== Extracted material

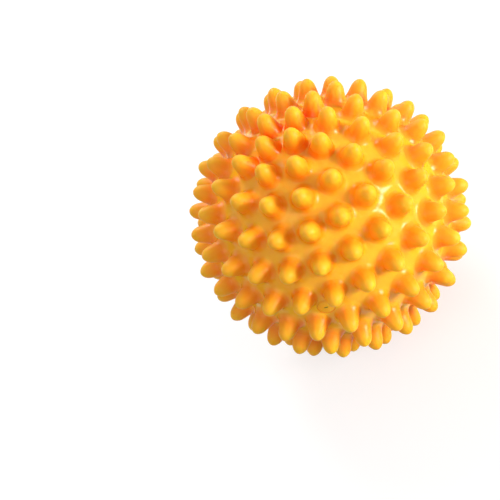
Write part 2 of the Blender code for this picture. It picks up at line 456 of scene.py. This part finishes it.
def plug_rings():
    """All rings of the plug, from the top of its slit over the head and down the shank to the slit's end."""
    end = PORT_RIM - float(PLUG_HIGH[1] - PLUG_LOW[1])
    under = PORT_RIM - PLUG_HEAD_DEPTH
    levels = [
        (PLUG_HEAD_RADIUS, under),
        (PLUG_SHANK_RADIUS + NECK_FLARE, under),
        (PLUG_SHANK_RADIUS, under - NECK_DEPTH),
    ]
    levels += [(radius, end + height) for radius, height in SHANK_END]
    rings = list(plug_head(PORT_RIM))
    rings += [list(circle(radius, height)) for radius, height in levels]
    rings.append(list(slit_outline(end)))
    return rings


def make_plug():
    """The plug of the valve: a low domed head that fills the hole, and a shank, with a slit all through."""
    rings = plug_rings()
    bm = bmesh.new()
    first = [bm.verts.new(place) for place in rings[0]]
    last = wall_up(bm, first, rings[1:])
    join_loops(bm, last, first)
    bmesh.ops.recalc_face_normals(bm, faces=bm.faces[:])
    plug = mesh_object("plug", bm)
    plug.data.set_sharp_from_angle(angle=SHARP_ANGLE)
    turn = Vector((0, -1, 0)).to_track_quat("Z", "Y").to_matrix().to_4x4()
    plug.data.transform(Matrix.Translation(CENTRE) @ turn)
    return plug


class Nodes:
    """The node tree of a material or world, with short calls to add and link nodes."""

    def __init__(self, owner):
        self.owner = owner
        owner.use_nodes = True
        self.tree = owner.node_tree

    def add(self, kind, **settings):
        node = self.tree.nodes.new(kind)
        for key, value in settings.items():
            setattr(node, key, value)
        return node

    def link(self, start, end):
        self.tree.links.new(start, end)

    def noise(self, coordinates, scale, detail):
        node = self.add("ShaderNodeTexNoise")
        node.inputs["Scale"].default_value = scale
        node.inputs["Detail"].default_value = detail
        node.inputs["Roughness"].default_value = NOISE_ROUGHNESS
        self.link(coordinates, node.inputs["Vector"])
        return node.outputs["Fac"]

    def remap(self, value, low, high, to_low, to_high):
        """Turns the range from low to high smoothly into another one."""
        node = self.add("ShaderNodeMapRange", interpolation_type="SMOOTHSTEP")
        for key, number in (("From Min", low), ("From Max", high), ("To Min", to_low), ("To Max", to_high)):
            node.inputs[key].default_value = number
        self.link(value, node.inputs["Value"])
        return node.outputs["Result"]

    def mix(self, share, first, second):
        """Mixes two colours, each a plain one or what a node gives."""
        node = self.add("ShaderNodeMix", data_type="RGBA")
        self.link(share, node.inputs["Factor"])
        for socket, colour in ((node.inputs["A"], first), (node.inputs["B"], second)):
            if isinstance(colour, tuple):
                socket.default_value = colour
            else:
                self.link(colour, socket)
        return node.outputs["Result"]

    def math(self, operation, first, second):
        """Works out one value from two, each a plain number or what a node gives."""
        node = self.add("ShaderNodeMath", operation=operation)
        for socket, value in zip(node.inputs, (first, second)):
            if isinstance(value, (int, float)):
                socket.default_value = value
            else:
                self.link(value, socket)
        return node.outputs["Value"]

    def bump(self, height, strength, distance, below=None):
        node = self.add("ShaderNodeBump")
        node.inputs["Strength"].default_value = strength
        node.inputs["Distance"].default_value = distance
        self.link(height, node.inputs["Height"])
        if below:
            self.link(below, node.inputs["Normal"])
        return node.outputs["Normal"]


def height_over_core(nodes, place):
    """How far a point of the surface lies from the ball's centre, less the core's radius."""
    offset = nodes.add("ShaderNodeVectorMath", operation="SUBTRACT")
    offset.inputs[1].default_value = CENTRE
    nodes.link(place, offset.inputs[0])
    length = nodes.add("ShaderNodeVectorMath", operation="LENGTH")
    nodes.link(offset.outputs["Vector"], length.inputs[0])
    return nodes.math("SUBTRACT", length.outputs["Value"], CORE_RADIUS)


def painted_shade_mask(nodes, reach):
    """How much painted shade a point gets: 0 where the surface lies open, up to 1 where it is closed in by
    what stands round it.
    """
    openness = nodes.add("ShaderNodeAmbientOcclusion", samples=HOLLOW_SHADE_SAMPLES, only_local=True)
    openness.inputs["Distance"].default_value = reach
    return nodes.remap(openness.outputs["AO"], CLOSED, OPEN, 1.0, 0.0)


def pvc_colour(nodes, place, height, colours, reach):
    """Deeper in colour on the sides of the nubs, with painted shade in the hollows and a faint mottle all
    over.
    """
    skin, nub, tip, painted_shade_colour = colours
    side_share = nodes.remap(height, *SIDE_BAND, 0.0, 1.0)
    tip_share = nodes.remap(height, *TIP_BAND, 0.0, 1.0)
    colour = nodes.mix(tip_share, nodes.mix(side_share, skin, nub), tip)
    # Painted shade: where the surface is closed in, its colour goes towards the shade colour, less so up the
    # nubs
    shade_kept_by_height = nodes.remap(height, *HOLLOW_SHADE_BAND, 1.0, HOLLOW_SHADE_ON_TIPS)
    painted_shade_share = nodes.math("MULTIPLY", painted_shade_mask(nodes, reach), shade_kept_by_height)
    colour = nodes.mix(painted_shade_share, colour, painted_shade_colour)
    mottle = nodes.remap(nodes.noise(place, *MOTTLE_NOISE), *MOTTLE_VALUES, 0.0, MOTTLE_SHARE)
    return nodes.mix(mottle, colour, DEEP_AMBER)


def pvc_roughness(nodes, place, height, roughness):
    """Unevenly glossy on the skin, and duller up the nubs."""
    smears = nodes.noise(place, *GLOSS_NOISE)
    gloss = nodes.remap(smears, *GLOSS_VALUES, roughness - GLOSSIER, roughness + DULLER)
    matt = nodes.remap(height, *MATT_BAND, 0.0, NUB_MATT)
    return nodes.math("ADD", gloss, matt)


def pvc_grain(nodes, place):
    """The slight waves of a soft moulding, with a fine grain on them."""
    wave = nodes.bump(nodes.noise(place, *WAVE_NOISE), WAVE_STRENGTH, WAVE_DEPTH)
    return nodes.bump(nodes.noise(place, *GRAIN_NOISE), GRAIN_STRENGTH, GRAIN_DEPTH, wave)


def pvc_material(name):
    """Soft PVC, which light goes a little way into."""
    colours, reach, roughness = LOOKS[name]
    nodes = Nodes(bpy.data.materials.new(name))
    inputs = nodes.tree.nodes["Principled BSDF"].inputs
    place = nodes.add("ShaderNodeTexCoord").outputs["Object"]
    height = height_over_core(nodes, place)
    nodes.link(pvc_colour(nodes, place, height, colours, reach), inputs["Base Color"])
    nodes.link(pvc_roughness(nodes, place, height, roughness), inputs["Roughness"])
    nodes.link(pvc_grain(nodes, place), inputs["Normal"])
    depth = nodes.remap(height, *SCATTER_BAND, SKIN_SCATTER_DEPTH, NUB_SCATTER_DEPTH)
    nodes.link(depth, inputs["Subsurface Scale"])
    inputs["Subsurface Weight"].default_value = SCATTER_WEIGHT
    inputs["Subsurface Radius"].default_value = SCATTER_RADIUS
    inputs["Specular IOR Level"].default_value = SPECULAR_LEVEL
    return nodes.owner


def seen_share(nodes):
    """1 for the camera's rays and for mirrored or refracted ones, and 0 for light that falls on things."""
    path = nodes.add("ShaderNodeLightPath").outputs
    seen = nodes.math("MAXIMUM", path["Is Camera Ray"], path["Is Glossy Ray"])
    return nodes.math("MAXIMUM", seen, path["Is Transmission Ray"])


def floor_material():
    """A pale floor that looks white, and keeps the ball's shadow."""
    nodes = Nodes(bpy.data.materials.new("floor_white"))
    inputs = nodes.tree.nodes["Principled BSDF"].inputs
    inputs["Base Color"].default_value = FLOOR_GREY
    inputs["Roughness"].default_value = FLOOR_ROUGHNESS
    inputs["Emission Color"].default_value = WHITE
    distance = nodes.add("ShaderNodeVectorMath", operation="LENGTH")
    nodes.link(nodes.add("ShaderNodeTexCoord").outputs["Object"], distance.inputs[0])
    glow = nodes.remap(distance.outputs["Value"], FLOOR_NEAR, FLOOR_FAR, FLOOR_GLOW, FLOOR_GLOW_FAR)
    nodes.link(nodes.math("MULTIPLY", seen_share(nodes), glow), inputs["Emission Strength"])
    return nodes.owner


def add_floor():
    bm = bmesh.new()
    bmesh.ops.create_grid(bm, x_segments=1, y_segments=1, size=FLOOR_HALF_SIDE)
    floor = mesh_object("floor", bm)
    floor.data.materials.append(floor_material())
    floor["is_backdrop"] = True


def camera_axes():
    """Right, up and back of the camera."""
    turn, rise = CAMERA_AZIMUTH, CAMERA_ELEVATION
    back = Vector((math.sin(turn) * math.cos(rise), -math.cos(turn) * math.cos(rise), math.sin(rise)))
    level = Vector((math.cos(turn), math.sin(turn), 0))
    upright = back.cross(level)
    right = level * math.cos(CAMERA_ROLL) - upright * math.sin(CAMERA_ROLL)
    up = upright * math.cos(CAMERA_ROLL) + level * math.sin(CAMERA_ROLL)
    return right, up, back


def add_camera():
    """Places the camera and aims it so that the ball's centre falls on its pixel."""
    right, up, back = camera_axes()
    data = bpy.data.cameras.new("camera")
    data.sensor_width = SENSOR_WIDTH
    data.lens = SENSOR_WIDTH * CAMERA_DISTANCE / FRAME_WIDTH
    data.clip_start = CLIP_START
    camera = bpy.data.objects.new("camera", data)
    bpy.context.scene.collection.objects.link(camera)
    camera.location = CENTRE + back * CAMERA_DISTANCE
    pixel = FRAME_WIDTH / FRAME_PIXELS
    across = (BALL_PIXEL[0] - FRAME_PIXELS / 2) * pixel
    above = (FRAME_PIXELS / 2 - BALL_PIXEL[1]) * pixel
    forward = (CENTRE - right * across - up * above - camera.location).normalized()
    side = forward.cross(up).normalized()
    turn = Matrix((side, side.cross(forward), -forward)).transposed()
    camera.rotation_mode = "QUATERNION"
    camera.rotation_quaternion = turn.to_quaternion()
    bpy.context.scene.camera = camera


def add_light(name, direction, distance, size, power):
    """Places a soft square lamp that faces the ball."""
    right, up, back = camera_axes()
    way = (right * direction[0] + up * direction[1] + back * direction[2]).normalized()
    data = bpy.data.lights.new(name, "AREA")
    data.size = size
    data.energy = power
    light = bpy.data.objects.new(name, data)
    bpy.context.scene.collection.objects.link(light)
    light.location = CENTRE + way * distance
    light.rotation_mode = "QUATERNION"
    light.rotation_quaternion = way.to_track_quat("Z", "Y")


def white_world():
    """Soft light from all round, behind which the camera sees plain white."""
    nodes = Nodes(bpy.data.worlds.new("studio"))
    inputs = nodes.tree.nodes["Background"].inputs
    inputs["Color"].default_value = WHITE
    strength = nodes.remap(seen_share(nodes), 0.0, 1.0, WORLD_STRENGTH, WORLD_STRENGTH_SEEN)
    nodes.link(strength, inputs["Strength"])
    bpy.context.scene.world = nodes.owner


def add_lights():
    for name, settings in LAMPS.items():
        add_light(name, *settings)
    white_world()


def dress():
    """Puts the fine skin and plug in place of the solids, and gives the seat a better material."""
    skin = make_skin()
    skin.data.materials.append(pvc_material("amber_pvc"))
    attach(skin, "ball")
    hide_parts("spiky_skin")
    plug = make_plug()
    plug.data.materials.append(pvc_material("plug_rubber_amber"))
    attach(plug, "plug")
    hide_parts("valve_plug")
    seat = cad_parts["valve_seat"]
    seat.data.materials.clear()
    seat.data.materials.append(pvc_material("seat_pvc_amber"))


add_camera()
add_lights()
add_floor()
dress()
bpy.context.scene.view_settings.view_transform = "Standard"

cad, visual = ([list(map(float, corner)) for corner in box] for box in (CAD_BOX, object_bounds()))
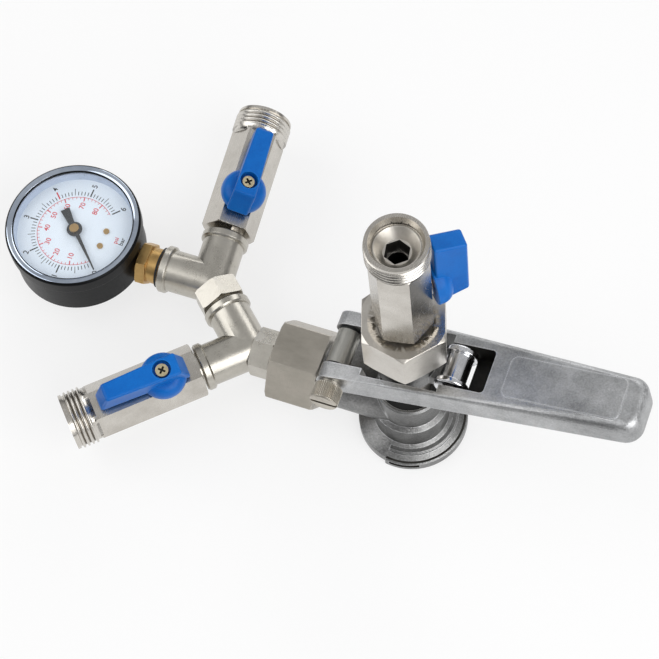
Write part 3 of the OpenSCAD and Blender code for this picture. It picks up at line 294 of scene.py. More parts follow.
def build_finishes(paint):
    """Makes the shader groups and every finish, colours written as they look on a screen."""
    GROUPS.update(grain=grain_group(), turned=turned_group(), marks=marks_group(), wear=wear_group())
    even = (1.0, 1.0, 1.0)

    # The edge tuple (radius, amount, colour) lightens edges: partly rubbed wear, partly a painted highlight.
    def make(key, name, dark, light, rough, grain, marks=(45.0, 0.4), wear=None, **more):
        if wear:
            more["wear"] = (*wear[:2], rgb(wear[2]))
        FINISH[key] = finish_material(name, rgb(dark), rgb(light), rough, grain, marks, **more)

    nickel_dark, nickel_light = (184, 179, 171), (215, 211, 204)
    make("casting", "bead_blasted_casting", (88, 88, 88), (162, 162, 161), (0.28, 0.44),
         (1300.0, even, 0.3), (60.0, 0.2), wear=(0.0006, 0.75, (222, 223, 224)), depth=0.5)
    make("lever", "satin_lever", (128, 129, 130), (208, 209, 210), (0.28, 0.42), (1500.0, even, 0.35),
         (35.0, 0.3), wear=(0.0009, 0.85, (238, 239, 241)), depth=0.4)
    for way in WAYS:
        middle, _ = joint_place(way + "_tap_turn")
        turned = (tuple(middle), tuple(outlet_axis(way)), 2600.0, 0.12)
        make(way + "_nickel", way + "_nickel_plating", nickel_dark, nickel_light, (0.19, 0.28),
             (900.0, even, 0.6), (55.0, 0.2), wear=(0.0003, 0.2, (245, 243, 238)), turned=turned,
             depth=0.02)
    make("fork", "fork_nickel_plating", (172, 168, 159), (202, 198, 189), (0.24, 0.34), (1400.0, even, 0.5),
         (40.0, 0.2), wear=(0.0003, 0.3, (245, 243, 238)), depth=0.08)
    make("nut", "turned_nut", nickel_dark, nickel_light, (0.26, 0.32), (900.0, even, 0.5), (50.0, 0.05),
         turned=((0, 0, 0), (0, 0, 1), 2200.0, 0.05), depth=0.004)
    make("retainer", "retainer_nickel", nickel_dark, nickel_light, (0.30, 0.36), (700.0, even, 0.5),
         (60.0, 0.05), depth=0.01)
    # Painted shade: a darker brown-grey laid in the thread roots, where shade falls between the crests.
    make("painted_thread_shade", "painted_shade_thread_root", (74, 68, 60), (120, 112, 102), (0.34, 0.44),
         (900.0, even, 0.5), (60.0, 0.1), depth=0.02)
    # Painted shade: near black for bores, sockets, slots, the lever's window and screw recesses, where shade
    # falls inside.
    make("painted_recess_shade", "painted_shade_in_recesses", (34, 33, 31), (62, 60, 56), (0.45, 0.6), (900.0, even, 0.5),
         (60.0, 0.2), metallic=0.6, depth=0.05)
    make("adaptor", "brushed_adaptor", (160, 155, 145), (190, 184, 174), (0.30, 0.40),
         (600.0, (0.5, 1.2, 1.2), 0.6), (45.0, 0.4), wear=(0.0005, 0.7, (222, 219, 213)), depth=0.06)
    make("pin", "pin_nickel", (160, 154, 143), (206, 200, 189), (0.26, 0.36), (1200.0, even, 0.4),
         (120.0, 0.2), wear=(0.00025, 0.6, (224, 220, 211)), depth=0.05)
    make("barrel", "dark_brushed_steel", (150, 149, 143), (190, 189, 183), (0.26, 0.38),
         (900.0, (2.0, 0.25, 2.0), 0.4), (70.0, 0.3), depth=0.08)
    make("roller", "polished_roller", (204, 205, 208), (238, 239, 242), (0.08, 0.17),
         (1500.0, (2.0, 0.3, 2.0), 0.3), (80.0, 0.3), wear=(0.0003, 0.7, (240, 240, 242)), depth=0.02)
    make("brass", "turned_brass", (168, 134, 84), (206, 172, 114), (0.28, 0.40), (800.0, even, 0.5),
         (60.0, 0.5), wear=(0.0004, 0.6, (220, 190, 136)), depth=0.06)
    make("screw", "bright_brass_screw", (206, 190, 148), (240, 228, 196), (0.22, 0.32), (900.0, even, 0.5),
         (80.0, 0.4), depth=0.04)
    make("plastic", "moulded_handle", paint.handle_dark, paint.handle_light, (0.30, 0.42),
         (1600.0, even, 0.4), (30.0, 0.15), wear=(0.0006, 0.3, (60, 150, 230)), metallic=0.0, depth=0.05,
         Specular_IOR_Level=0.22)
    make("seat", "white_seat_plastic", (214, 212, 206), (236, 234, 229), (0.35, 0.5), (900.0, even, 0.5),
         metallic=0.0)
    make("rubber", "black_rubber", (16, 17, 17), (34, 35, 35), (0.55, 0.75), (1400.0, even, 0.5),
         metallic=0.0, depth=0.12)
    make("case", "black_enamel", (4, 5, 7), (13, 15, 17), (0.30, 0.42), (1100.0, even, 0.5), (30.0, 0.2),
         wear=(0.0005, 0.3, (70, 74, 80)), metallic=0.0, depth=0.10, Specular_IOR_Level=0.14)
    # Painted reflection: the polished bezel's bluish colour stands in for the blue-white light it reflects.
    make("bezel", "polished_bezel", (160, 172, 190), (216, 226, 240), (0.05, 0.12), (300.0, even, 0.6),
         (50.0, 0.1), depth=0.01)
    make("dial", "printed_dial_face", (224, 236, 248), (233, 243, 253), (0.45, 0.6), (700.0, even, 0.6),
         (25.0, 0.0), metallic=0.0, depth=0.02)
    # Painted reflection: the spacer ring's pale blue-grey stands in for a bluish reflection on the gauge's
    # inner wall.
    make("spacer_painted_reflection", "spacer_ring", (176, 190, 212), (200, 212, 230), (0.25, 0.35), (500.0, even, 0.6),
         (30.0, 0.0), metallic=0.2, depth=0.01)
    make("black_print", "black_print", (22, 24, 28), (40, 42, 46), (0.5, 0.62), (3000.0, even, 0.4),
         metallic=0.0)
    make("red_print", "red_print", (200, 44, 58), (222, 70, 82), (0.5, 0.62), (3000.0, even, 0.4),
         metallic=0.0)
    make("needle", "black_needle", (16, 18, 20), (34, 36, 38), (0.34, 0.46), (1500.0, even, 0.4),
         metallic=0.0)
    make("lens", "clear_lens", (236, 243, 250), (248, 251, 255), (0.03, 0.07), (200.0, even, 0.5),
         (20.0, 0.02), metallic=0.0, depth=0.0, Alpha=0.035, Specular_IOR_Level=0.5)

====

# Goal of the exercise
Extract and reproduce exactly the lines opening with the line containing "Write part 3" and closing with the line containing "grain, marks, **more)", inclusive.

# Solution
Write part 3 of the OpenSCAD and Blender code for this picture. It picks up at line 294 of scene.py. More parts follow.
def build_finishes(paint):
    """Makes the shader groups and every finish, colours written as they look on a screen."""
    GROUPS.update(grain=grain_group(), turned=turned_group(), marks=marks_group(), wear=wear_group())
    even = (1.0, 1.0, 1.0)

    # The edge tuple (radius, amount, colour) lightens edges: partly rubbed wear, partly a painted highlight.
    def make(key, name, dark, light, rough, grain, marks=(45.0, 0.4), wear=None, **more):
        if wear:
            more["wear"] = (*wear[:2], rgb(wear[2]))
        FINISH[key] = finish_material(name, rgb(dark), rgb(light), rough, grain, marks, **more)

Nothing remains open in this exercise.